Well, I wrote some lyrics for “Rooks Across the Gate” but was planning to use them for my solo stuff. I was keeping it for myself, but Adrienne heard it and saw the lyrics and wouldn’t let me keep it for myself. [Laughs] So I liked the lyrics but I didn’t want to sing it so we needed to get a singer. This is when we reached out to Mark Lanegan [Screaming Trees, Queens of the Stone Age]. I thought a female vocalist would contrast a male vocalist really nicely for the record so then I called Rabia [Shaheen Quazi]. I just gave Rabia some themes here and she wrote the lyrics and ran with the vocals.
Chelsea Wolfe actually almost sang on this record too. We really wanted her to, but she wasn’t available. Hopefully someday soon that collaboration will happen.
I’ve heard that this is your “midlife crisis” record. What do you mean by that?
[Laughs] It’s a return to my hard rock youth. And I picked the title because I thought it sounded like a Scorpions record. I was listening to a lot of the Scorpions and AC/DC and the middle school soundtrack I grew up on.
Are you the kind of guy that is always trying to top your last record or do they all kind of exist independently?

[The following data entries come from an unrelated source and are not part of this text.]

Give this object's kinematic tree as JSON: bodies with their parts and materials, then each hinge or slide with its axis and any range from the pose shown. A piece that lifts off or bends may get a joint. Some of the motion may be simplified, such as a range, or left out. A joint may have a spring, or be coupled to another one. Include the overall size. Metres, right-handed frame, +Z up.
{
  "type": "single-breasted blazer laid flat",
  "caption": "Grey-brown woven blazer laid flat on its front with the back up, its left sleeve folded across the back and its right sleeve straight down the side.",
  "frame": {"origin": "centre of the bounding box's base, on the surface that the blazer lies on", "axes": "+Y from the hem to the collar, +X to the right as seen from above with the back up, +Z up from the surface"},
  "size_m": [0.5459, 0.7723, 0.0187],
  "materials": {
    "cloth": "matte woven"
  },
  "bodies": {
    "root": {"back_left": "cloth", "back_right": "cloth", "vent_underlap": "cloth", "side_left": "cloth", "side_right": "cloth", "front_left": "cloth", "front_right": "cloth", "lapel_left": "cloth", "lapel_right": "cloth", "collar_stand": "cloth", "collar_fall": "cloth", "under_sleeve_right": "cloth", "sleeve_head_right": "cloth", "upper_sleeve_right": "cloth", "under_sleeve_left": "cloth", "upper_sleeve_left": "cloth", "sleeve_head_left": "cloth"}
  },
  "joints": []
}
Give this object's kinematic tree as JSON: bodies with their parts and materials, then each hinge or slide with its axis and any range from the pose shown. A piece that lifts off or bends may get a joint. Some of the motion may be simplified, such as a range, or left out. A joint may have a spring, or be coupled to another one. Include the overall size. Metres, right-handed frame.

I don’t think of them like “this one has to be better” or “I want this to sell more.” I think of them like, “how can I make these new songs up to snuff with what I’ve done in the past?” I try to write music that is not nostalgic. I don’t want to write music that feels like it has always been there. I don’t want to make music that sounds like it was made in a certain era because that is how you sound dated. Like, so many songs from the 80s sound like the 80s right? My goal is to make the best record that I can with what I have, but I want it to have a quality that is hard to pin down. No matter where I am going conceptually I try to let this guide me.